Is there a TF trick to initialize the system resources before running the first inferences in something like a model initialization step so that the first image inference performs like the subsequent inferences?
Any idea to have the session having the graph already loaded stored as an instance variable in a class? I Implemented a class to wrap the whole inference using this approach:
class ObjectDetector(object):
def __init__(self,model_name):
self.model_name = model_name
self.graph = tf.Graph()
self.num_class = 1
self.initialize_graph()
self.initialize_labels()
self.session = None
def __del__(self):
if self.session is not None:
self.session.close()
def run_inference_for_single_image(self,image):
if self.session is None:
with self.graph.as_default():
self.session = tf.Session()
# ......
# use the session to predict
# output_dict = self.session.run(.......
but after the session is used, the graph is not loaded. I had to move the rest of the content of the function run_inference_for_single_image under the with self.graph.as_default() to make it work, and as the consequence, i have to reload the graph everytime, suffering in terms of processing time.
Is there a way around this, or do i understand how sessions and graphs work wrongly?
@daviduarte A simple solution that I've never thought: removing the session from the loop. Genius. Now I can use real time detection. Obrigado :)

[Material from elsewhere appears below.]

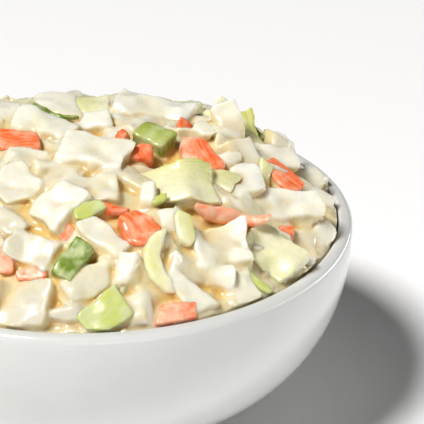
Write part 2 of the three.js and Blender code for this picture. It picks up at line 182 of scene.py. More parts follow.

Hi guys I am as well new to running TF pretrained models and even ML, but I am experiencing something very weird. I running inference for one image it takes even 30 seconds so it must be my environment since everyone is talking about milliseconds. Even ifI have a system with GeForce GTX 1060, and the environment (Windows 10, cudnn 7.5.0) seems to be correctly setup (name: "/device:GPU:0" device_type: "GPU" memory_limit: 2213819187) it seems to be almost unusable.
Towards the end of the running session I see these log entries: Allocator (GPU_0_bfc) ran out of memory trying to allocate 2.05GiB. The caller indicates that this is not a failure, but may mean that there could be performance gains if more memory were available. Adding visible gpu devices: 0 But the problem is that before it gets to these it takes the most of time I have attached the logs and I hope it helps TFLogs.txt
Any idea to have the session having the graph already loaded stored as an instance variable in a class? I Implemented a class to wrap the whole inference using this approach:
class ObjectDetector(object): def __init__(self,model_name): self.model_name = model_name self.graph = tf.Graph() self.num_class = 1 self.initialize_graph() self.initialize_labels() self.session = None def __del__(self): if self.session is not None: self.session.close() def run_inference_for_single_image(self,image): if self.session is None: with self.graph.as_default(): self.session = tf.Session() # ...... # use the session to predict # output_dict = self.session.run(.......
but after the session is used, the graph is not loaded. I had to move the rest of the content of the function run_inference_for_single_image under the with self.graph.as_default() to make it work, and as the consequence, i have to reload the graph everytime, suffering in terms of processing time.
Is there a way around this, or do i understand how sessions and graphs work wrongly?
I managed to do what you asked, thanks to the useful insight of @daviduarte. You have to load the graph as a class variable upon initialization, like so:
def __init__(self):
self.label_map = label_map_util.load_labelmap(PATH_TO_LABELS)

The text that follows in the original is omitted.